Before the Ngāti Apa decision, the Government thought the foreshore and seabed was in Crown ownership.
Her deputy, Michael Cullen, worked closely with senior Māori MPs at the time, including John Tamihere, the current president of Te Pāti Māori, to come up with a regime that first, asserted Crown ownership of the foreshore and seabed, and removed the right to test customary title in the court. It also set up a regime whereby the Government would compensate any iwi if it could convince a court that it otherwise would have been able to prove customary title or what it called “territorial customary rights”. The test, however, was extremely high and the applicant group had to own the land next to the relevant foreshore and seabed.
It was described by many Māori as a “confiscation” and MP Tariana Turia led the resistance to it, resigning from Parliament and forming the Māori Party.
Is it common for Parliament to overturn court decisions?
It is not uncommon.
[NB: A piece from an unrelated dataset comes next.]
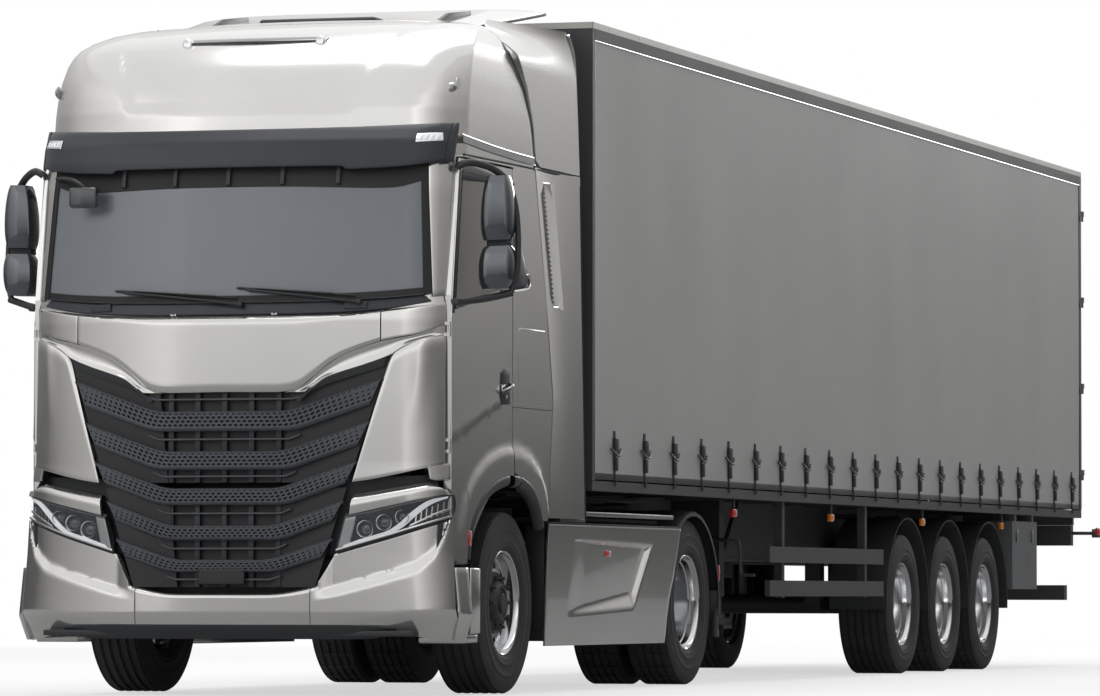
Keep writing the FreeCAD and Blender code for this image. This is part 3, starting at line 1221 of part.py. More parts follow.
def gate_blade(level):
    """The frame's half of a rear door hinge: a blade on the post and its pin."""
    blade = block("gate_blade_%d" % level, ("trailer_half", "trailer_half + 6"),
                  (REAR_END + " - 60", "trailer_length + gate_setback"), (str(level), str(level + 40)))
    pin = rod("gate_pin_%d" % level, "z", "gate_pin", (str(level), str(level + 84)), GATE_SPOT)
    return [blade, pin]


def gate_eye(name, level):
    """The door's half: an eye over the pin and a strap across the leaf."""
    span = ("%d + fit" % (level + 40), str(level + 84))
    eye = rod("gate_eye_" + name, "z", "gate_pin + 6", span, GATE_SPOT)
    strap = block("gate_strap_" + name, ("trailer_half - 300", "gate_axis"),
                  ("trailer_length - 1", "trailer_length + 6"), span)
    bore = rod("gate_bore_" + name, "z", "gate_pin + fit", span, GATE_SPOT)
    return cut("gate_lug_" + name, joined("gate_lug_raw_" + name, eye, strap), bore)


def rear_doors():
    rod_middle = "trailer_length + rear_gear - 13"
    for side, name in ((1, "left"), (-1, "right")):
        pieces = [block("rear_leaf_" + name, ("6", "trailer_half - 6"), (REAR_END, "trailer_length"),
                        ("load_floor + 8", "trailer_top - 6"))]
        for level in GATE_LEVELS:
            pieces.append(gate_eye("%s_%d" % (name, level), level))
        for index, x in enumerate(("220", "920")):
            pieces.append(rod("lock_rod_%s_%d" % (name, index), "z", "13",
                              ("load_floor + 20", "trailer_top - 20"), (x, rod_middle)))
            for step, level in enumerate(("load_floor + 120", "load_floor + 1300", "trailer_top - 160")):
                pieces.append(block("rod_guide_%s_%d_%d" % (name, index, step), (x + " - 40", x + " + 40"),
                                    ("trailer_length - 2", rod_middle), (level, level + " + 50")))
        made = joined("rear_door_body_" + name, *pieces)
        node("rear_door_" + name, [mirrored(made) if side < 0 else made], y=TRAILER)


def build():
    chassis_frame()
    engine_block()
    front_axle()
    drive_axle()
    fifth_wheel()
    fuel_tanks()
    side_skirts()
    drive_mudguards()
    front_bumper()
    headlamps()
    lower_grille()
    entry_steps()
    cab_shell()
    cab_roof()
    windscreen()
    sun_visor()
    corner_panels()
    upper_grille()
    cowl()
    hood()
    wheel_arches()
    side_deflectors()
    roof_deflector()
    cab_inside()
    for side, name in ((1, "left"), (-1, "right")):
        door_and_glass(side, name)
        mirror(side, name)
        knuckle(side, name)
    wheels()
    trailer_frame()
    load_floor()
    headboard()
    rear_frame()
    trailer_roof()
    side_posts()
    side_curtains()
    landing_legs()
    trailer_axles()
    trailer_mudguards()
    side_guards()
    tool_box()
    rear_bumper()
    rear_doors()


def check_and_write():
    document.recompute()
    for thing in document.Objects:
        if "Invalid" in thing.State or "Error" in thing.State:
            raise RuntimeError("%s did not build: %s" % (thing.Name, thing.State))
    os.makedirs("parts", exist_ok=True)
    for made in nodes:
        if made.Shape.isNull() or not made.Shape.isValid():
            raise RuntimeError("%s has no valid shape" % made.Label)
    for made in nodes:
        made.Shape.exportStep(os.path.join("parts", made.Label + ".step"))


build()
check_and_write()
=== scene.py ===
import bpy
import json
import math
from mathutils import Matrix, Vector


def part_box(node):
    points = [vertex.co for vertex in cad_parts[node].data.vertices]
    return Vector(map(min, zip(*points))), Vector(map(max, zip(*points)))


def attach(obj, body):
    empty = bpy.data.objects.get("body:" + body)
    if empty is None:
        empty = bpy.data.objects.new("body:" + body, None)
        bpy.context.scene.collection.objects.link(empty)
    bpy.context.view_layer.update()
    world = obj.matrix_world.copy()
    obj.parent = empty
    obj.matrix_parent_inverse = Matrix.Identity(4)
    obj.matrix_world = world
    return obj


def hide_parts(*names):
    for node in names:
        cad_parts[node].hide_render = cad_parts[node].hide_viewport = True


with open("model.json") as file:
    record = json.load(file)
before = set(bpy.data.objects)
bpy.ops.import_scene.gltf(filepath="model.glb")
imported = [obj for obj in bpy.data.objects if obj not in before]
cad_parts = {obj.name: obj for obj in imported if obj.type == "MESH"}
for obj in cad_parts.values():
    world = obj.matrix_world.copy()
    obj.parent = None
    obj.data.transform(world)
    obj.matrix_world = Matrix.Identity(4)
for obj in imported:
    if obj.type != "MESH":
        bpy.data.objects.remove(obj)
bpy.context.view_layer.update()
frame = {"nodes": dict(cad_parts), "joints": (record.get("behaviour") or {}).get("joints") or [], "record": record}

# Everything is drawn from the front axle's middle, and moved to its place in the row by CAB.
AXLE = sum(corner.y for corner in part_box("front_wheel_left")) / 2
CAB = Vector((0, AXLE, 0))
SIDES = (("left", 1), ("right", -1))

# Camera, studio and floor ---------------------------------

# The camera's place and focal length, and its turn from straight ahead, upward look and roll in degrees.
CAMERA_PLACE, CAMERA_LENS = (11.842, AXLE - 33.152, 0.584), 198.2
CAMERA_TURN, CAMERA_RISE, CAMERA_ROLL = 17.398, 2.313, 0.077
# The reflection cards: their distance to each side, both ends along the lorry and their height.
CARD_SIDE, CARD_FRONT, CARD_BACK, CARD_TOP = 9, AXLE - 20, 240, 12

scene = bpy.context.scene
scene.view_settings.view_transform = "Standard"

lens = bpy.data.cameras.new("camera")
lens.lens = CAMERA_LENS
lens.clip_start = 1.0
lens.clip_end = 400.0
camera = bpy.data.objects.new("camera", lens)
scene.collection.objects.link(camera)
camera.location = CAMERA_PLACE
camera.rotation_euler = (
    Matrix.Rotation(math.radians(CAMERA_TURN), 4, "Z")
    @ Matrix.Rotation(math.radians(90 + CAMERA_RISE), 4, "X")
    @ Matrix.Rotation(math.radians(CAMERA_ROLL), 4, "Z")).to_euler()
scene.camera = camera


def shade(code):
    """An sRGB hex colour as linear red, green, blue and alpha."""
    parts = [int(code[i:i + 2], 16) / 255 for i in (1, 3, 5)]
    return [c / 12.92 if c <= 0.04045 else ((c + 0.055) / 1.055) ** 2.4 for c in parts] + [1.0]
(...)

For example, the law setting out a framework and staged process for pay equity claims was the result of a court decision. Parliament wanted to provide a negotiated regime rather than having the courts as the only option through which claims could be made.
In 2023, Parliament passed a law that negated the effect of a court decision that would have forced the Government to release some 501 deportees from their parole-type obligations as a consequence of a case taken by a former drug dealer “G” against his conditions. G’s individual win was upheld, however.
Parliament occasionally tweaks the law to address concerns or discrepancies raised in court judgments.
Certainly, there is no question that Parliament has the right to overturn court decisions it does not agree with.
Audrey Young covers politics as the New Zealand Herald’s senior political correspondent. She has extensively covered the foreshore and seabed issue since the 2003 Ngāti Apa decision. Disclosure: Justice Cooper mentioned in the Q and A is her brother-in-law. She was named Political Journalist of the Year at the Voyager Media Awards in 2023, 2020 and 2018.